The Corporation shall furnish without charge to each Holder who so requests the voting powers, designations, powers, preferences and the relative, participating, optional or other rights of each class or series of stock of the Corporation and the qualifications, limitations or restrictions thereof.
4
NOTICE OF CONVERSION
(To be Executed by the Holder
in order to Convert 6.50% Series A Mandatory Convertible Preferred Stock)
The undersigned hereby irrevocably elects to convert (the “Conversion”) 6.50% Series A Mandatory Convertible Preferred Stock (the “Mandatory Convertible Preferred Stock”), of ESAB Corporation (hereinafter called the “Corporation”), represented by stock certificate No(s). [ ] (the “Mandatory Convertible Preferred Stock Certificates”), into Common Stock, par value $0.001 per share, of the Corporation (the “Common Stock”) according to the conditions of the Certificate of Designations of Mandatory Convertible Preferred Stock (the “Certificate of Designations”), as of the date written below. Holders that submit shares of Mandatory Convertible Preferred Stock during a Fundamental Change Conversion Period shall be deemed to have exercised their Fundamental Change Conversion Right.
If Common Stock is to be issued in the name of a Person other than the undersigned, the undersigned shall pay all transfer taxes payable with respect thereto, if any.
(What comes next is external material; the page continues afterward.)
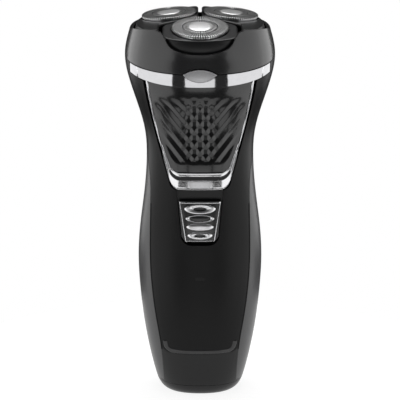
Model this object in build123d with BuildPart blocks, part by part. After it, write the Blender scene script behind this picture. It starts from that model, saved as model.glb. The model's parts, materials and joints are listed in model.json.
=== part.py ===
from build123d import *
import math
import os

# Rotary electric shaver with three floating heads, standing upright on its base.
# Millimetres, +Z up, the front faces -Y, origin at the centre of the flat base.

# ---------------------------------------------------------------- driving sizes
SEAM_HEIGHT = 140.0       # where the flip-up head meets the handle, on the centre line
SEAM_TILT = 15.5          # the seam falls towards the front, degrees
HEAD_HEIGHT = 139.6       # origin of the drive frame on the centre line
HEAD_TILT = 13.0          # the drive axes lean forwards by this much, degrees
NECK_HEIGHT = 100.0       # below this the sections are level
SQUARENESS = 2.25         # exponent of the body's superellipse sections
SECTION_POINTS = 16

SKIN = 0.9                # thickness of the outer covers and trims
WALL = 2.2                # covers and shell together
HEAD_WALL = 1.5
SEAM_GAP = 0.12           # shadow line around covers and trims
BASE_CAP_HEIGHT = 4.4

RING_CIRCLE = 14.43       # radius of the circle through the three ring centres
RING_HEIGHT = 14.25       # ring tops above the drive frame's origin
RING_RADIUS = 11.0
RING_DEPTH = 2.4
POD_TILT = 6.0            # each pod leans outwards, degrees
POD_DROP = 1.25           # the pod's rim lies this far below the ring's top
POD_INSET = 2.25          # pods sit this far inside the head's outer surface
POD_BORE = 11.35
POD_FLOOR = 6.9           # lowest level of the pods in the drive frame
POD_PIVOT_DROP = 4.0
SEAM_BETWEEN_PODS = 1.4
POD_CORNER = 2.0          # rounding of the pods' outer corners
FRONT_POD_CORNER = 5.0    # the front pod's corners are rounder
FRONT_POD_HALF_WIDTH = 14.6
POD_RIM = 0.8             # rounding along the pods' upper edge
HOUSING_TOP = 9.9         # upper edge of the hair chamber in the drive frame
SHOULDER_HEIGHT = 149.3   # level height of the edge beside the front pod
FRONT_DIP = 7.1           # the edge dips to this height under the front pod
FRONT_DIP_TOP = 14.5

SPINDLE_CIRCLE = 13.86
PINION_TEETH = 24
GEAR_TEETH = 28
GEAR_LOW = -6.4
GEAR_HIGH = -3.6
DECK_LOW = -3.0
DECK_HIGH = -1.7
GEAR_PLATE_LOW = -9.4
GEAR_PLATE_HIGH = -7.2

HINGE_OUT = 27.1          # hinge axis behind the centre line, in the seam plane
KNUCKLE_RADIUS = 2.3
HINGE_PIN_RADIUS = 1.0
RUNNING = 0.05            # radial clearance of a shaft in its bore

SWITCH_TRAVEL = 4.0
REACH = 60.0              # longer than any half of the body

# height along the spine, half width, depth in front of and behind the spine
STATIONS = [
    (0.0, 14.5, 12.4, 12.4),
    (2.2, 16.8, 14.5, 14.5),
    (7.0, 18.7, 16.2, 16.4),
    (16.0, 20.9, 17.7, 18.4),
    (28.0, 23.1, 19.2, 20.2),
    (42.0, 24.7, 20.3, 21.6),
    (56.0, 25.4, 20.8, 22.2),
    (70.0, 24.5, 20.5, 21.8),
    (83.0, 22.8, 19.7, 21.0),
    (97.0, 21.7, 19.2, 20.6),
    (108.0, 22.2, 19.9, 21.0),
    (119.0, 25.0, 22.6, 22.6),
    (130.0, 28.4, 26.0, 24.4),
    (139.6, 30.0, 28.3, 25.2),
    (145.0, 29.2, 29.0, 24.7),
    (150.0, 27.8, 28.8, 23.8),
    (157.0, 25.4, 27.0, 22.0),
]


def spine_plane(height):
    """Section plane at a height along the spine, which leans forwards at the head."""
    rise = min(max((height - NECK_HEIGHT) / (HEAD_HEIGHT - NECK_HEIGHT), 0.0), 1.0)
    tilt = math.radians(HEAD_TILT * rise * rise * (3 - 2 * rise))
    above = max(height - HEAD_HEIGHT, 0.0)
    origin = (0, -above * math.sin(tilt), height - above + above * math.cos(tilt))
    return Plane(origin=origin, x_dir=(1, 0, 0), z_dir=(0, -math.sin(tilt), math.cos(tilt)))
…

Each Mandatory Convertible Preferred Stock Certificate (or evidence of loss, theft or destruction thereof) is attached hereto.
Capitalized terms used but not defined herein shall have the meanings ascribed thereto in or pursuant to the Certificate of Designations.
| Date of Conversion: | |||||
| Applicable Conversion Rate: | |||||
| Shares of Mandatory Convertible Preferred Stock to be Converted: | |||||
| Shares of Common Stock to be Issued:* | |||||
| Signature: | |||||
| Name: | |||||
| Address:** | |||||
| Fax No.: | |||||
* The Corporation is not required to issue Common Stock until the original Mandatory Convertible Preferred Stock Certificate(s) (or evidence of loss, theft or destruction thereof) to be converted are received by the Corporation or the Conversion Agent.
** Address where Common Stock and any other payments or certificates shall be sent by the Corporation.
5
ASSIGNMENT
FOR VALUE RECEIVED, the undersigned assigns and transfers the shares of 6.50% Series A Mandatory Convertible Preferred Stock evidenced hereby to:
____________________ (Insert assignee’s social security or taxpayer identification number, if any)
____________________ (Insert address and zip code of assignee)
and irrevocably appoints:
____________________ as agent to transfer the shares of 6.50% Series A Mandatory Convertible Preferred Stock evidenced hereby on the books of the Transfer Agent. The agent may substitute another to act for him or her.
In connection with any transfer of the shares of 6.50% Series A Mandatory Convertible Preferred Stock occurring prior to the Resale Restriction Termination Date, as defined in the Certificate of Designations governing such 6.50% Series A Mandatory Convertible Preferred Stock, the undersigned confirms that such 6.50% Series A Mandatory Convertible Preferred Stock is being transferred:
| ☐ | To ESAB Corporation or a subsidiary thereof; or |
| ☐ | Pursuant to a registration statement that has become or been declared effective under the Securities Act of 1933, as amended; |
| ☐ | Pursuant to and in compliance with Rule 144 under the Securities Act of 1933, as amended; |
| ☐ | Pursuant to another available exemption from the registration requirements of the Securities Act of 1933, as amended. |
|
Date: | |
| Signature: | |
| (Sign exactly as your name appears on the other side of this Certificate) | |
| Signature Guarantee: |
(Signature must be guaranteed by an “eligible guarantor institution” that is a bank, stockbroker, savings and loan association or credit union meeting the requirements of the Transfer Agent, which requirements include membership or participation in the Securities Transfer Agents Medallion Program (“STAMP”) or such other “signature guarantee program” as may be determined by the Transfer Agent in addition to, or in substitution for, STAMP, all in accordance with the Securities Exchange Act of 1934, as amended.)